▶ _THE REQUEST_:
Could you transcribe the material below exactly, without leaving out a single line?

▶ _DATASET CONTENT_:
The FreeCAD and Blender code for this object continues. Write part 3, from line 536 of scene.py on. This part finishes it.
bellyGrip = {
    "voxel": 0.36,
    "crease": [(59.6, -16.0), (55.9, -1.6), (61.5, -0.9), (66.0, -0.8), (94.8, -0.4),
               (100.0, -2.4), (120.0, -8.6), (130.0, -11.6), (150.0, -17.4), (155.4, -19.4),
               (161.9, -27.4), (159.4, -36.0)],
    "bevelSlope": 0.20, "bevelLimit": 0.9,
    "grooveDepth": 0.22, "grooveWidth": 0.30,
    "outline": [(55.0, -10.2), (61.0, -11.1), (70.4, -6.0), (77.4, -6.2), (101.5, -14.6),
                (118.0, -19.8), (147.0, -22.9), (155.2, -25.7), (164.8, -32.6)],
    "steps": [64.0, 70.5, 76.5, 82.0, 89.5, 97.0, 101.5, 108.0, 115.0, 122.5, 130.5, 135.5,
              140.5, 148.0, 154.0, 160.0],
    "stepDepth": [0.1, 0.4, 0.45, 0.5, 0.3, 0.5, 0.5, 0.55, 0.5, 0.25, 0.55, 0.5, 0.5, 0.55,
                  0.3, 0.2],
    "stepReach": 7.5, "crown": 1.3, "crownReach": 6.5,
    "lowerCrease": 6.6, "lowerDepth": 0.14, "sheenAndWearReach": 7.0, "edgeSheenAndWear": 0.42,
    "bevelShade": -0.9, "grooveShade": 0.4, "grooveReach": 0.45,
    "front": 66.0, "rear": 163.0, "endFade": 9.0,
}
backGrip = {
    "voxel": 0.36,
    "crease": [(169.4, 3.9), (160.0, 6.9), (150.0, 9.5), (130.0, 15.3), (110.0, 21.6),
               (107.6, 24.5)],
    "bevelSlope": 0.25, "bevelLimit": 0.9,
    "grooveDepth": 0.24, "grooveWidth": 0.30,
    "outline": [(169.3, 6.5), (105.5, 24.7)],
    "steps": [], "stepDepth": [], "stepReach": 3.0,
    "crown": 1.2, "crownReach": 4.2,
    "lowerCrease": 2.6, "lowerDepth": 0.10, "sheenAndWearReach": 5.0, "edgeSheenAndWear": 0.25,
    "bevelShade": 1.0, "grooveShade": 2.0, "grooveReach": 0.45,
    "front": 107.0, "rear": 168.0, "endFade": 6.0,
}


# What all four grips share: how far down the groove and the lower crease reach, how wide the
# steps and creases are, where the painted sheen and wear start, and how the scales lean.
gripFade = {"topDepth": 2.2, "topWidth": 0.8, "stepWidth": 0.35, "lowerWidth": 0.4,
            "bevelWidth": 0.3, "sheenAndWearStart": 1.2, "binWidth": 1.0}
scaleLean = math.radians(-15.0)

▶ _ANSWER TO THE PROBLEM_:
The FreeCAD and Blender code for this object continues. Write part 3, from line 536 of scene.py on. This part finishes it.
bellyGrip = {
    "voxel": 0.36,
    "crease": [(59.6, -16.0), (55.9, -1.6), (61.5, -0.9), (66.0, -0.8), (94.8, -0.4),
               (100.0, -2.4), (120.0, -8.6), (130.0, -11.6), (150.0, -17.4), (155.4, -19.4),
               (161.9, -27.4), (159.4, -36.0)],
    "bevelSlope": 0.20, "bevelLimit": 0.9,
    "grooveDepth": 0.22, "grooveWidth": 0.30,
    "outline": [(55.0, -10.2), (61.0, -11.1), (70.4, -6.0), (77.4, -6.2), (101.5, -14.6),
                (118.0, -19.8), (147.0, -22.9), (155.2, -25.7), (164.8, -32.6)],
    "steps": [64.0, 70.5, 76.5, 82.0, 89.5, 97.0, 101.5, 108.0, 115.0, 122.5, 130.5, 135.5,
              140.5, 148.0, 154.0, 160.0],
    "stepDepth": [0.1, 0.4, 0.45, 0.5, 0.3, 0.5, 0.5, 0.55, 0.5, 0.25, 0.55, 0.5, 0.5, 0.55,
                  0.3, 0.2],
    "stepReach": 7.5, "crown": 1.3, "crownReach": 6.5,
    "lowerCrease": 6.6, "lowerDepth": 0.14, "sheenAndWearReach": 7.0, "edgeSheenAndWear": 0.42,
    "bevelShade": -0.9, "grooveShade": 0.4, "grooveReach": 0.45,
    "front": 66.0, "rear": 163.0, "endFade": 9.0,
}
backGrip = {
    "voxel": 0.36,
    "crease": [(169.4, 3.9), (160.0, 6.9), (150.0, 9.5), (130.0, 15.3), (110.0, 21.6),
               (107.6, 24.5)],
    "bevelSlope": 0.25, "bevelLimit": 0.9,
    "grooveDepth": 0.24, "grooveWidth": 0.30,
    "outline": [(169.3, 6.5), (105.5, 24.7)],
    "steps": [], "stepDepth": [], "stepReach": 3.0,
    "crown": 1.2, "crownReach": 4.2,
    "lowerCrease": 2.6, "lowerDepth": 0.10, "sheenAndWearReach": 5.0, "edgeSheenAndWear": 0.25,
    "bevelShade": 1.0, "grooveShade": 2.0, "grooveReach": 0.45,
    "front": 107.0, "rear": 168.0, "endFade": 6.0,
}


# What all four grips share: how far down the groove and the lower crease reach, how wide the
# steps and creases are, where the painted sheen and wear start, and how the scales lean.
gripFade = {"topDepth": 2.2, "topWidth": 0.8, "stepWidth": 0.35, "lowerWidth": 0.4,
            "bevelWidth": 0.3, "sheenAndWearStart": 1.2, "binWidth": 1.0}
scaleLean = math.radians(-15.0)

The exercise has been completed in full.